American Nationalism: What happens when we move from Andrew Jackson the campaigner and Jacksonianism the movement to Andrew Jackson the administrator and the policies of the Jackson administration? I find myself largely at sea. It is very hard, very hard indeed to figure out what was actually going on inside the Jackson administration. If you have a good source you trust—or think you do—I would love to know what it is. He hated Nicholas Biddle. He hated John C. Calhoun. He hated the Five Civilized Tribes. And did anything else really drive his personal policy? And how did that mix into what was the mélange that became his administration's policy?

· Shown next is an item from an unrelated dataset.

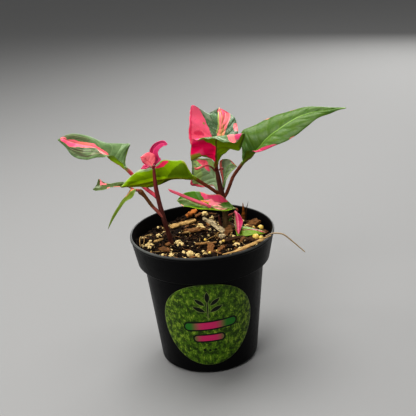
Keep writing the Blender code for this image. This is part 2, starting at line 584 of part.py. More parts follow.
def build_mix():
    """The potting mix: it fills the pot, with grains and bark fused to its rough top."""
    top_radius = inner_radius(MIX_LEVEL) - MIX_GAP
    angles = np.linspace(0, 2 * math.pi, MIX_SIDES, endpoint=False)
    points = [(0, 0, mix_height(0, 0))]
    for ring in range(1, MIX_RINGS + 1):
        radius = top_radius * ring / MIX_RINGS
        for a in angles + (ring % 2) * math.pi / MIX_SIDES:
            x, y = radius * math.cos(a), radius * math.sin(a)
            z = mix_height(x, y)
            fit = (inner_radius(z) - MIX_GAP) / top_radius
            points.append((x * fit, y * fit, z))
    band_foot = POT_HEIGHT - BAND_HEIGHT
    shoulder_gap = WALL + GAP + 0.0003
    lower = [(inner_radius(band_foot + 0.0040) - GAP - 0.0006, band_foot + 0.0040),
             (inner_radius(band_foot - 0.001) - GAP - 0.0006, band_foot + shoulder_gap + 0.0012),
             (inner_radius(band_foot - 0.001) - GAP - 0.0006, band_foot - 0.001),
             (inner_radius(0.006) - GAP - 0.0006, 0.006),
             (inner_radius(0.006) - 0.004, FLOOR_THICKNESS + GAP)]
    turn_back = (MIX_RINGS % 2) * math.pi / MIX_SIDES
    for radius, height in lower:
        points += [(radius * math.cos(a), radius * math.sin(a), height) for a in angles + turn_back]
    points.append((0, 0, FLOOR_THICKNESS + GAP))
    faces = [(0, 1 + k, 1 + (k + 1) % MIX_SIDES) for k in range(MIX_SIDES)]
    rings = MIX_RINGS + len(lower)
    for ring in range(rings - 1):
        shift = ring + 1 < MIX_RINGS
        odd = (ring + 1) % 2
        for k in range(MIX_SIDES):
            n = (k + 1) % MIX_SIDES
            low, high = 1 + ring * MIX_SIDES, 1 + (ring + 1) * MIX_SIDES
            if shift and odd:
                faces += [(low + k, high + k, low + n), (low + n, high + k, high + n)]
            elif shift:
                faces += [(low + k, high + k, high + n), (low + k, high + n, low + n)]
            else:
                faces.append((low + k, high + k, high + n, low + n))
    last = 1 + (rings - 1) * MIX_SIDES
    faces += [(last + (k + 1) % MIX_SIDES, last + k, len(points) - 1) for k in range(MIX_SIDES)]
    mix = new_object("potting_mix", points, faces, "mix", 0.95)
    rng = random.Random(MIX_SEED)
    grains = [lump(x * MM, y * MM, r * MM, rng) for x, y, r in LUMPS]
    grains += [chip(x * MM, y * MM, a * MM, b * MM, turn, lift) for x, y, a, b, turn, lift in CHIPS]
    for foot, tip, radius in SLIVERS:
        route = [np.array(foot, float), (np.array(foot) + np.array(tip)) / 2 + (0.6, 0, 0), np.array(tip, float)]
        grains.append(tube("sliver", route, [radius, radius * 0.7, radius * 0.15], "bark", 5))
    placed = 0
    while placed < SMALL_LUMPS:
        reach = top_radius * math.sqrt(rng.uniform(0.02, 0.86))
        turn = rng.uniform(0, 2 * math.pi)
        x, y = reach * math.cos(turn), reach * math.sin(turn)
        near = [math.hypot(x / MM - q[0], y / MM - q[1]) for q in LUMPS]
        if min(near) > 5 and all(math.hypot(x / MM - s["route"][1][0], y / MM - s["route"][1][1]) > 5
                                 for s in STEMS.values()):
            grains.append(lump(x, y, rng.uniform(1.0, 1.6) * MM, rng))
            placed += 1
    union_all(mix, grains)
    holes = []
    for name, stem in STEMS.items():
        route = [np.array(p, float) for p in stem["route"][:3]]
        step = (route[1] - route[0]) / np.linalg.norm(route[1] - route[0])
        route[0] = route[0] - step * HOLE_CLEARANCE
        radii = [r + HOLE_CLEARANCE for r in stem["radii"][:3]]
        holes.append(tube(name + " hole", route, radii, "mix", 16))
    group = bpy.data.collections.new("stem holes")
    for hole in holes:
        bpy.context.scene.collection.objects.unlink(hole)
        group.objects.link(hole)
    cut_or_join(mix, "DIFFERENCE", collection=group)
    for hole in holes:
        bpy.data.objects.remove(hole, do_unlink=True)
    bpy.data.collections.remove(group)
    return mix


def smooth_curve(points, places):
    """A smooth curve through the points (Catmull-Rom), read at places from 0 to the last index."""
    p = np.array(points, float)
    last = len(p) - 1
    p = np.concatenate([2 * p[:1] - p[1:2], p, 2 * p[-1:] - p[-2:-1]])
    k = np.clip(np.floor(places).astype(int), 0, last - 1)
    t = (places - k).reshape((-1,) + (1,) * (p.ndim - 1))
    a, b, c, d = p[k], p[k + 1], p[k + 2], p[k + 3]
    return 0.5 * (2 * b + (c - a) * t + (2 * a - 5 * b + 4 * c - d) * t**2
                  + (3 * b - a - 3 * c + d) * t**3)


def unit(v):
    """The vectors, one long."""
    return v / np.maximum(np.linalg.norm(v, axis=-1, keepdims=True), 1e-9)


def loft(name, rings, look, roughness=0.5):
    """A closed solid through rings of points, in millimetres, with a flat cap at each end."""
    count, sides = len(rings), len(rings[0])
    points = np.concatenate(rings) * MM
    faces = []
    for k in range(count - 1):
        low, high = k * sides, (k + 1) * sides
        for c in range(sides):
            n = (c + 1) % sides
            faces.append((low + c, low + n, high + n, high + c))
    faces.append(tuple(range(sides))[::-1])
    faces.append(tuple((count - 1) * sides + c for c in range(sides)))
    return new_object(name, points, faces, look, roughness)


def tube(name, route, radii, look, sides=10, steps=3):
    """A round stem through the route's points, with a radius at each."""
    places = np.linspace(0, len(route) - 1, (len(route) - 1) * steps + 1)
    line = smooth_curve(route, places)
    radius = np.interp(places, range(len(radii)), radii)
    ahead = unit(np.gradient(line, axis=0))
    side = unit(np.cross(ahead, (0.1, 1, 0.05)))
    up = np.cross(side, ahead)
    turns = np.linspace(0, 2 * math.pi, sides, endpoint=False)
    rings = [p + r * (np.cos(turns)[:, None] * s + np.sin(turns)[:, None] * u)
             for p, r, s, u in zip(line, radius, side, up)]
    return loft(name, rings, look, 0.55)


def leaf_sheet(leaf):
    """The leaf's middle sheet: points by station and share, from the stalk's foot to the tip."""
    rows = np.array([[(0, 0, 0), row[0], (0, 0, 0)] if len(row) == 1 else [row[1], row[0], row[2]]
                     for row in leaf["rows"]], float)
    places = np.linspace(0, len(rows) - 1, (len(rows) - 1) * STEPS_PER_ROW + 1)
    rail = smooth_curve(rows, places)
    left, rib, right = rail[:, 0], rail[:, 1], rail[:, 2]
    ahead = unit(np.gradient(rib, axis=0))
    face = np.cross(right - left, ahead)
    face[0], face[-1] = face[1], face[-2]
    face = unit(face)
    along = places / places[-1]
    share = np.array(BLADE_SHARES)[None, :, None]
    margin = np.where(share < 0, left[:, None], right[:, None])
    reach = np.linalg.norm(margin, axis=2, keepdims=True)
    open_part = np.clip(reach / (0.3 * reach.max()), 0, 1)
    bulge = np.where(share < 0, leaf["bulge"][0], leaf["bulge"][1])
    waves, count = leaf["ripple"]
    lift = bulge * 4 * abs(share) * (1 - abs(share))
    lift = lift + waves * abs(share)**1.5 * np.sin(2 * math.pi * count * along[:, None, None]
                                                   + np.where(share < 0, 0.6, 2.4))
    blade = rib[:, None] + margin * abs(share) + face[:, None] * lift * open_part
    return blade, rib, ahead, face, reach


def build_leaf(name, leaf, clear_of):
    """One leaf with its stalk: a thin blade that runs out of a round stalk."""
    blade, rib, ahead, face, reach = leaf_sheet(leaf)
    shares = np.array(BLADE_SHARES)
    stalk_radius = leaf["stalk_radius"]
    foot = leaf["stalk"] + [leaf["rows"][0][0]]
    dense = smooth_curve(foot, np.linspace(0, len(foot) - 1, 40 * len(foot)))
    run = np.concatenate([[0], np.cumsum(np.linalg.norm(np.diff(dense, axis=0), axis=1))])
    start = run[clear_start(dense, stalk_radius, clear_of)]
    count = max(2, int(round((run[-1] - start) / STALK_STEP)) + 1)
    at = np.linspace(start, run[-1], count)[:-1]
    stalk = np.stack([np.interp(at, run, dense[:, k]) for k in range(3)], axis=1)
    stalk_ahead = unit(np.stack([np.interp(at + 0.4, run, dense[:, k]) - np.interp(at - 0.4, run, dense[:, k])
                                 for k in range(3)], axis=1))
    turn = unit(face[0] - stalk_ahead * (stalk_ahead @ face[0])[:, None])
    across = np.cross(stalk_ahead, turn)
    rings = []
    edge = np.sqrt(1 - 0.8 * shares**2)
    for p, s, u in zip(stalk, across, turn):
        middle = p + stalk_radius * shares[:, None] * s
        lift = stalk_radius * edge[:, None] * u
        rings.append(np.concatenate([middle + lift, (middle - lift)[::-1]]))
    down = np.gradient(blade, axis=0)
    over = np.gradient(blade, axis=1)
    normal = np.cross(over, down)
    bad = np.linalg.norm(normal, axis=2) < 1e-4
    normal[bad] = np.repeat(face[:, None], len(shares), axis=1)[bad]
    normal = unit(normal)
    along = np.linspace(0, 1, len(rib))
    rib_radius = stalk_radius * (1 - 0.72 * along)
    side = np.cross(ahead, face)
    for k in range(len(rib)):
        widest = np.where(shares < 0, reach[k, 0, 0], reach[k, -1, 0])
        open_part = np.clip(widest / (2.5 * rib_radius[k]), 0, 1)
        open_part = open_part * open_part * (3 - 2 * open_part)
        middle = blade[k] + side[k] * (shares * rib_radius[k] * (1 - open_part))[:, None]
        upward = unit(normal[k] * open_part[:, None] + face[k] * (1 - open_part)[:, None])
        round_part = rib_radius[k] * edge * (1 - open_part)
        rib_part = rib_radius[k] * 0.9 * np.exp(-(shares * widest / 1.3)**2) * open_part
        top = BLADE_THICKNESS / 2 * open_part + round_part
        under = top + rib_part
        rings.append(np.concatenate([middle + upward * top[:, None],
                                     (middle - upward * under[:, None])[::-1]]))
    return loft(name, rings, "pink leaf" if name in PINK_LEAVES else "leaf", 0.4)


def clear_start(dense, radius, clear_of):
    """The first place on the stalk where its end clears the stem that holds it."""
    reach = np.interp(np.linspace(0, 1, 200), np.linspace(0, 1, len(clear_of["radii"])), clear_of["radii"])
    places = np.linspace(0, len(clear_of["route"]) - 1, 200)
    line = smooth_curve(clear_of["route"], places)
    ahead = unit(np.gradient(dense, axis=0))
    turns = np.linspace(0, 2 * math.pi, 12, endpoint=False)
    for k in range(len(dense)):
        side = unit(np.cross(ahead[k], (0.3, 0.2, 1.0)))
        up = np.cross(side, ahead[k])
        ring = dense[k] + radius * (np.cos(turns)[:, None] * side + np.sin(turns)[:, None] * up)
        ring = np.concatenate([ring, dense[k:k + 1]])
        away = np.linalg.norm(ring[:, None] - line[None], axis=2) - reach[None]
        if away.min() > GAP / MM:
            return k
    return 0


def build_stems():
    """The stems, the left one with its side shoot."""
    made = {name: tube(name, stem["route"], stem["radii"], "stem") for name, stem in STEMS.items()}
    shoot = tube("side shoot", SIDE_SHOOT["route"], SIDE_SHOOT["radii"], "stem")
    ball = bmesh.new()
    bmesh.ops.create_icosphere(ball, subdivisions=2, radius=SHOOT_KNOB[1] * MM)
    mesh = bpy.data.meshes.new("knob")
    ball.to_mesh(mesh)
    ball.free()
    mesh.transform(Matrix.Translation(Vector(SHOOT_KNOB[0]) * MM))
    knob = bpy.data.objects.new("knob", mesh)
    bpy.context.scene.collection.objects.link(knob)
    union_all(made["stem_left"], [shoot, knob])
    return made


def build_strip():
    """A strip of bark that lies across the lip at the right front."""
    places = np.linspace(0, len(STRIP["route"]) - 1, 9)
    line = smooth_curve(STRIP["route"], places)
    ahead = unit(np.gradient(line, axis=0))
    side = unit(np.cross(ahead, (0, 0, 1)))
    up = np.cross(side, ahead)
    thick = STRIP["thickness"] / 2
    rings = []
    for k, p in enumerate(line):
        share = k / (len(line) - 1)
        half = STRIP["width"] / 2 * (0.35 + 2.2 * share * (1 - share) + 0.1 * math.sin(9 * share))
        rings.append(np.array([p - side[k] * half - up[k] * thick * 0.6, p + side[k] * half - up[k] * thick * 0.6,
                               p + side[k] * half * 0.7 + up[k] * thick, p - side[k] * half * 0.7 + up[k] * thick]))
    return loft("bark_strip", rings, "bark", 0.8)


def build():
    """Make every piece of the plant and its pot."""
    clear_scene()
    build_pot()
    build_label()
    build_mix()
    build_stems()
    held = dict(STEMS, side_shoot={"route": [SIDE_SHOOT["route"][0], SHOOT_KNOB[0]],
                                   "radii": [1.2, SHOOT_KNOB[1]]})
    for name, leaf in LEAVES.items():
        build_leaf(name, leaf, held[leaf["held_by"]])
    for name, leaflet in LEAFLETS.items():
        tube(name, leaflet["route"], leaflet["radii"], "pink leaf" if name in PINK_LEAVES else "leaf", 8, 2)
    build_strip()
    tube("dry_root", ROOT["route"], ROOT["radii"], "bark", 6)


build()
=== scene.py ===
import math
import random

import bpy
import numpy as np
from mathutils import Matrix, Vector


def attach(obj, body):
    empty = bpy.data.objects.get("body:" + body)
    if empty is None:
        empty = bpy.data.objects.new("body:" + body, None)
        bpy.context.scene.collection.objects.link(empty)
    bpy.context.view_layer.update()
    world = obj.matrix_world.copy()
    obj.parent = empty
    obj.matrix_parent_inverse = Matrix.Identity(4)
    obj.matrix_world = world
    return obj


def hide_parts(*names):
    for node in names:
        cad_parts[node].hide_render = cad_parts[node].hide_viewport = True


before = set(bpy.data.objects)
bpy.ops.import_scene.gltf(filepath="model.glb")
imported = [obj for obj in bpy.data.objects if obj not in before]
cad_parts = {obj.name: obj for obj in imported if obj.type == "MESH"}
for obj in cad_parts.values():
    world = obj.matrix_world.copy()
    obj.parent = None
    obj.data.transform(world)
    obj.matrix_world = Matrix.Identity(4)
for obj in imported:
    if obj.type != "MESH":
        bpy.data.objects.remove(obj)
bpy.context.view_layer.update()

mm = 0.001


# helpers for curves, grids and meshes

def smoothCurve(points, places):
    # Catmull-Rom curve through the points, read at places counted in points from the first one
    p = np.array(points, float)
    last = len(p) - 1
    p = np.concatenate([2 * p[:1] - p[1:2], p, 2 * p[-1:] - p[-2:-1]])
    k = np.clip(np.floor(places).astype(int), 0, last - 1)
    t = (places - k).reshape((-1,) + (1,) * (p.ndim - 1))
    a, b, c, d = p[k], p[k + 1], p[k + 2], p[k + 3]
    return 0.5 * (2 * b + (c - a) * t + (2 * a - 5 * b + 4 * c - d) * t**2
                  + (3 * b - a - 3 * c + d) * t**3)


def unit(v):
    # each vector divided by its own length
    return v / np.maximum(np.linalg.norm(v, axis=-1, keepdims=True), 1e-9)


def smooth(x):
    # eased step from 0 to 1
    x = np.clip(x, 0, 1)
    return x * x * (3 - 2 * x)


def fullTurn(count):
    # evenly spaced angles round a circle
    return np.linspace(0, 2 * math.pi, count, endpoint=False)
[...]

Everyone writing I have studies brings their own spin—usually for reasons strongly connected with the contemporary politics of their day—and selects the items they like best from the buffet:
Brad DeLong: "The Hunters of Kentucky": The Jacksonian Thread of American Nationalism: ‘What I see as the third of the major strains of American national identity—behind Massachusetts-Puritan and Virginia-Cavalier: Kentucky-Frontier. No, Andrew Jackson’s victory at the Battle of New Orleans wasn’t due to a band of mythical sharpshooters—the "Hunters of Kentucky"—but within a decade, that legend became an inseparable part of Jackson's image. & it became unwise to dispute it in an American bar. & so by 1829 for Jacksonians Jackson’s inauguration was the moment when America was rescued from both external and internal enemies, & it was only by trusting & following his policy twists-&-turns & taking his shifting set of enemies as their own that they could be & remain truly free. This was & is the Kentucky-Frontier strain of American nationalism, and it is powerful & mythical to this day, & its mythical nature does not reduce its power… <braddelong.substack.com/p/the-hunters-o…>
Bray Hammond's "Banks and Politics in America" still, IMO, remains the definitive work on Jacksonian economic policy. He doesn't spend much time psychoanalyzing Jackson, however.